# What the exercise asks
In the entries below, find the line containing "What bpy script" and the line containing "BASE_NOTCH_RADIUS = 47.5". Copy those two lines and everything between them exactly, and only that.
Exercise material start
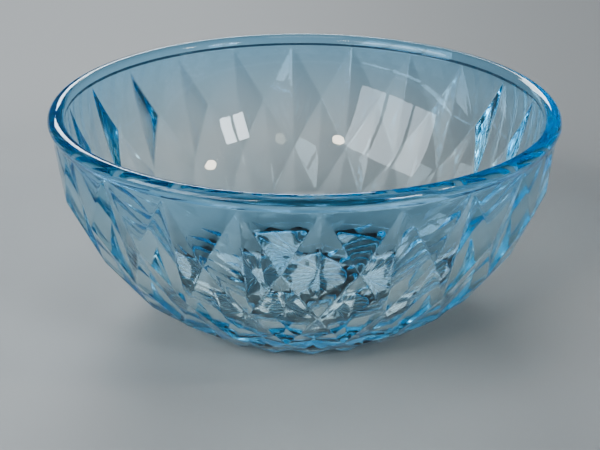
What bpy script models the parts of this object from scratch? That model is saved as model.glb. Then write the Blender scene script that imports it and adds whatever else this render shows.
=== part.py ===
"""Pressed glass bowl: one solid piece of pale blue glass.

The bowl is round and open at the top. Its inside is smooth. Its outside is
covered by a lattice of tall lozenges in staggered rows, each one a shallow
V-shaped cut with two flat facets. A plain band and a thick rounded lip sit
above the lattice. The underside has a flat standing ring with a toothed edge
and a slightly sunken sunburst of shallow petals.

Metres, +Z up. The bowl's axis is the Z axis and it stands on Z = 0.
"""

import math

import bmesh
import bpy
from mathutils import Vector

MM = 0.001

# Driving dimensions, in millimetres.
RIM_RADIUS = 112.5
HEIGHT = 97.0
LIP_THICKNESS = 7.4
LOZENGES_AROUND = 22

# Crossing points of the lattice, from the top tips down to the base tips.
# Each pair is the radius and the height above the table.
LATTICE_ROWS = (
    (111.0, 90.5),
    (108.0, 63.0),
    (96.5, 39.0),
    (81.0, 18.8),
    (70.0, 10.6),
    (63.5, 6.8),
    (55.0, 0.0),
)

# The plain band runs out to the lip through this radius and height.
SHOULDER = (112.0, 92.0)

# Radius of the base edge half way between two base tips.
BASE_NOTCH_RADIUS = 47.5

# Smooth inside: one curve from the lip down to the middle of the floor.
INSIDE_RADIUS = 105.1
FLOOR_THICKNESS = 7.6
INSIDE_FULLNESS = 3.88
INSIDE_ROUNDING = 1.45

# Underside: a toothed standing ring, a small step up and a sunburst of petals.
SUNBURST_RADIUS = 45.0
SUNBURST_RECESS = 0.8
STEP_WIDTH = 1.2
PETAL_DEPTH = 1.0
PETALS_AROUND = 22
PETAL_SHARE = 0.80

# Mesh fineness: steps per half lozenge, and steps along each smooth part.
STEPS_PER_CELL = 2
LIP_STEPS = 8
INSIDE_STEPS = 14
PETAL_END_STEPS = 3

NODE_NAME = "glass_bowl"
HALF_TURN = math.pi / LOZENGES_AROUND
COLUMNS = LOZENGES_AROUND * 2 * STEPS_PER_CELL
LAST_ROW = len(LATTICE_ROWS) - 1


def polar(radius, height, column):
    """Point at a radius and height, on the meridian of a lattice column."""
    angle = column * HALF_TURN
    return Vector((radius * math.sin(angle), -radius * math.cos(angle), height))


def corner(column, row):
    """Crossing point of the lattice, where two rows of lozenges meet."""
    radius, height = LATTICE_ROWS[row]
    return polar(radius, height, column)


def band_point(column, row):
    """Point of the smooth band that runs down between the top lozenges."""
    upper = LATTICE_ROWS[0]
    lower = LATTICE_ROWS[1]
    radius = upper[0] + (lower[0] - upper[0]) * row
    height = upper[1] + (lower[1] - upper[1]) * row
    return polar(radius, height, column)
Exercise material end
Exercise material start
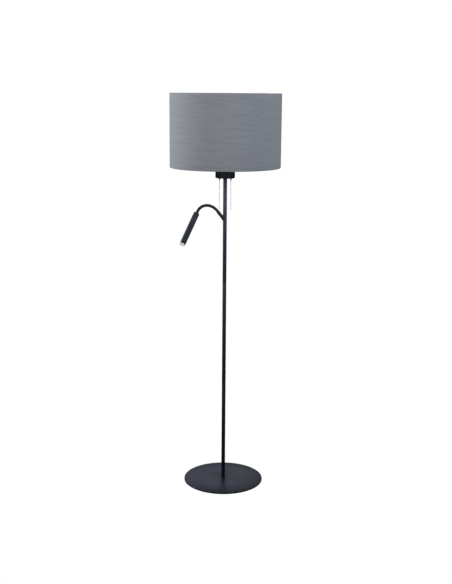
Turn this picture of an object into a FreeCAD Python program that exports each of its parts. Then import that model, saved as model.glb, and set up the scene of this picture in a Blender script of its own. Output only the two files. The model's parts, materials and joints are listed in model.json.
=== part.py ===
Exercise material end
Exercise material start
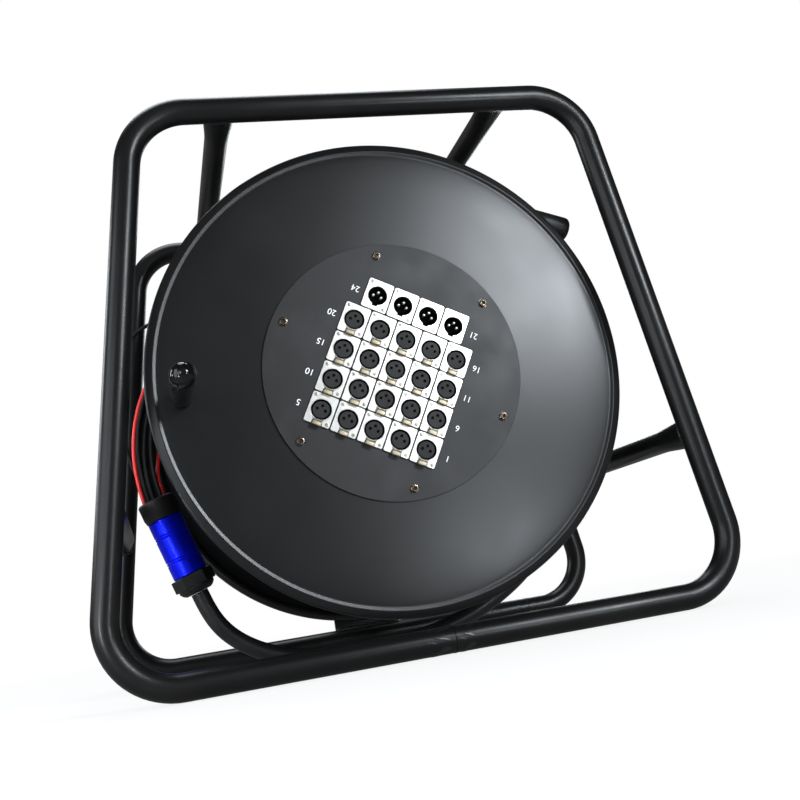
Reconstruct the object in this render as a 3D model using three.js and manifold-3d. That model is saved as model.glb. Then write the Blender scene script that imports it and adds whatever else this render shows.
Exercise material end
# Answer in full
What bpy script models the parts of this object from scratch? That model is saved as model.glb. Then write the Blender scene script that imports it and adds whatever else this render shows.
=== part.py ===
"""Pressed glass bowl: one solid piece of pale blue glass.

The bowl is round and open at the top. Its inside is smooth. Its outside is
covered by a lattice of tall lozenges in staggered rows, each one a shallow
V-shaped cut with two flat facets. A plain band and a thick rounded lip sit
above the lattice. The underside has a flat standing ring with a toothed edge
and a slightly sunken sunburst of shallow petals.

Metres, +Z up. The bowl's axis is the Z axis and it stands on Z = 0.
"""

import math

import bmesh
import bpy
from mathutils import Vector

MM = 0.001

# Driving dimensions, in millimetres.
RIM_RADIUS = 112.5
HEIGHT = 97.0
LIP_THICKNESS = 7.4
LOZENGES_AROUND = 22

# Crossing points of the lattice, from the top tips down to the base tips.
# Each pair is the radius and the height above the table.
LATTICE_ROWS = (
    (111.0, 90.5),
    (108.0, 63.0),
    (96.5, 39.0),
    (81.0, 18.8),
    (70.0, 10.6),
    (63.5, 6.8),
    (55.0, 0.0),
)

# The plain band runs out to the lip through this radius and height.
SHOULDER = (112.0, 92.0)

# Radius of the base edge half way between two base tips.
BASE_NOTCH_RADIUS = 47.5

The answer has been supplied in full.